- c. 1920
- Victoria’s great-grandfather (John Geldard’s grandfather) begins delivering milk by horse and cart into Kendal, and starts renting the Plumgarths field on the road north out of town.
- 1920s to 70s
- The Geldard family farm Plumgarths as a working dairy. George Geldard, John’s father, takes on the tenancy from his own father and grows the herd through the post-war years.
- 1973
- John Geldard marries Rachel. The two of them carry on at Plumgarths and at Low Foulshaw on the Cartmel peninsula. Their daughter Victoria and two sons Richard and Charles come up on the field.
- Late 1990s
- The A591 Kendal bypass is driven through the farm. The traditional dairy on the split field closes. Dairy-beef, poultry and sheep farming carry on at Low Foulshaw. John starts work on the plan that becomes the Lakeland Food Park.
- 2001
- November. The first ventures open on the new Lakeland Food Park on the severed Plumgarths ground. The farm shop is one of them, the anchor tenant on Units 1 and 2.
- 2017
- Victoria and her daughter Anna Hodgson take on the day-to-day management of the farm shop.
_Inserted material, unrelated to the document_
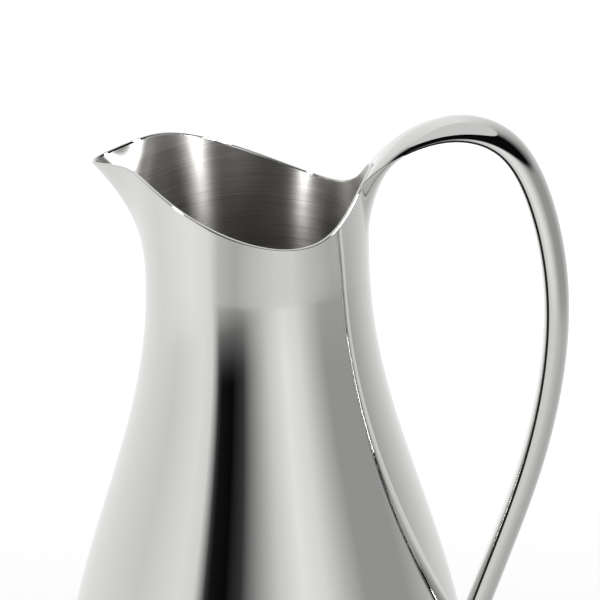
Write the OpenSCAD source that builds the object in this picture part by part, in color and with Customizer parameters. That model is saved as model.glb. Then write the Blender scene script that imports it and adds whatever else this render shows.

The butchery counter is rebuilt around named local farming families and the seasonal salt marsh lamb run from Low Foulshaw.
- 2020
- The Geldard family centenary on the Kendal field. A hundred years from the horse and cart in 1920 to the four-counter farm shop in 2020.
- Today
- Victoria Anne Hodgson directs the farm shop, Anna runs the counter, and the wider Food Park carries seven independent producers around them. The fourth and fifth generation of Geldards on the same piece of Kendal ground.